Nabu, the Assyrian and Babylonian god of wisdom and writing, worshipped by Babylonians as the son of Marduk and his consort, Sarpanitum (alternately Sarpanitu, Zarpanit, Zarpandit, Zerpanitum, Zerbanitu, or Zirbanit), and as the grandson of Ea/Enki, was associated with Mercury.
Ninshubur, the sukkal or second-in-command of the goddess Inanna in Sumerian mythology. Ninshubur, with a sanctuary, the E-akkil (House of lamentation) temple i Akkil, was a goddess in her own right. Her name can be translated as ‘Queen of the East’, and she was said to be a messenger and traveller for the other gods. As Inanna was associated with the planet Venus, Ninshubur was said to be associated with Mercury, as Venus and Mercury appear together in the sky.

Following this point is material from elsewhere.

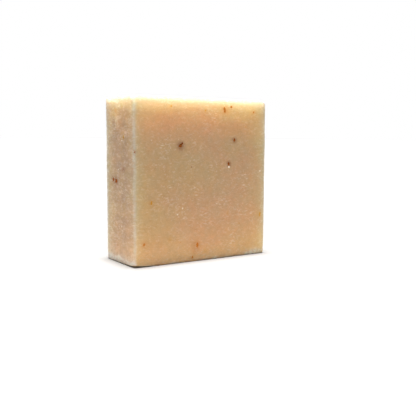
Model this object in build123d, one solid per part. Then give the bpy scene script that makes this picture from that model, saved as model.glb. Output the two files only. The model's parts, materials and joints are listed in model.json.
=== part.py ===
from build123d import *

import os

# A bar of handmade soap: one slice cut from a poured loaf, standing on the loaf's poured face.
#
# The frame is in millimetres. +X runs across the bar, from one mould wall to the other. +Y runs
# through the slice, from the front cut face to the back one. +Z is up. The origin is the middle of
# the foot, where the bar rests. The front cut face looks along -Y.
#
# The bar is one solid, as the real one is. Its section is a rectangle with planed upright edges.
# The rim that lay on the mould's floor is softly rounded and is now on top. The rim of the poured
# face is bevelled, and is now the foot. Two corners are worn.

# Overall sizes of the slice.
bar_width = 68.0
cut_thickness = 27.0
bar_height = 70.0

# Edges. The upright ones are planed flat, and a planed edge is as wide as its leg times 1.41.
upright_bevel_leg = 0.9
mould_rim_radius = 0.8
foot_bevel_inset = 0.3
foot_bevel_rise = 0.4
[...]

Ninshubur accompanied Inanna as a vassal and friend throughout Inanna’s many exploits. She helped Inanna fight Enki’s demons after Inanna’s theft of the sacred me. Later, when Inanna became trapped in the Underworld, it was Ninshubur who pleaded with Enki for her mistress’s release.
Though described as an unmarried virgin, in a few accounts Ninshubur is said to be one of Inanna’s lovers. In later Akkadian mythology, Ninshubur was male. In “A hymn to Nergal” Ninshubur appeared as the minister of the underworld.
Papsukkal, identified in late Akkadian texts and is known chiefly from the Hellenistic period, is the messenger god in the Akkadian pantheon. He becomes syncretised from Ninshubur. He acts as both messenger and gatekeeper for the rest of the pantheon. He is the regent of the 10th month in the Babylonian calendar. His consort is Amasagnul, an Akkadian fertility goddess mentioned in documents from the Hellenistic period at Uruk.